Is n_distinct an exact calculation with disk frames?

44 Views Asked by At

I'm running n_distinct on a large file (>30GB) and it doesn't appear to produce an exact result.

I have another reference point for the data, and the output is off in the disk frame aggregate.
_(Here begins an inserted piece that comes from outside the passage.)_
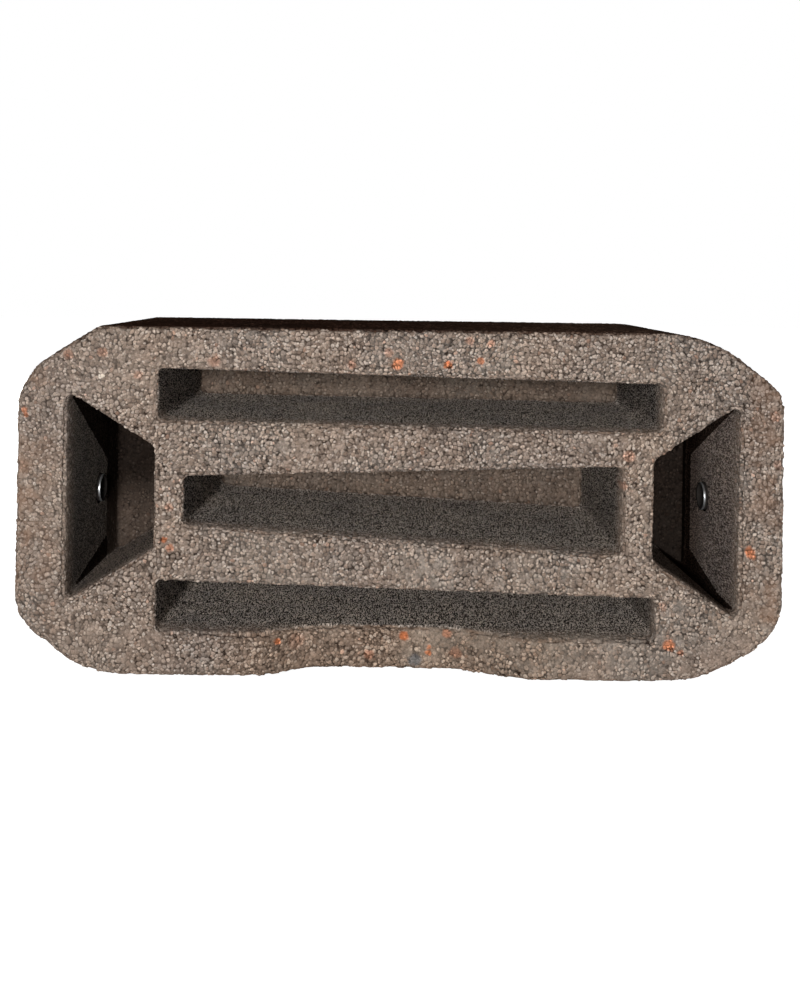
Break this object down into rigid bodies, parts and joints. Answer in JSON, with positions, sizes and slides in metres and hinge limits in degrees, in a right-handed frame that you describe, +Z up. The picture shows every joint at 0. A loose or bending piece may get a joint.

It mentions in the docs that n_distinct is an exact calculation, not an estimate.

Is that right?

1

There are 1 best solutions below

0
xiaodai On BEST ANSWER

The implementation of n_distinct can be found on this page https://github.com/xiaodaigh/disk.frame/blob/master/R/one-stage-verbs.R

#' @export
#' @rdname one-stage-group-by-verbs
n_distinct_df.chunk_agg.disk.frame <- function(x, na.rm = FALSE, ...) {
  if(na.rm) {
    setdiff(unique(x), NA)
  } else {
    unique(x)
  }
}

#' @export
#' @importFrom dplyr n_distinct
#' @rdname one-stage-group-by-verbs
n_distinct_df.collected_agg.disk.frame <- function(listx, ...) {
  n_distinct(unlist(listx))
}

Now, it looks to be an exact calculation as I intended. The logic is simple, it computes the unique within each chunk, and then n_distinct on result of all chunks once collected.

But I can't rule out if there is a bug elsewhere.

Do you have test cases to show that it's not exactly? Perhaps you can contribute a PR to test?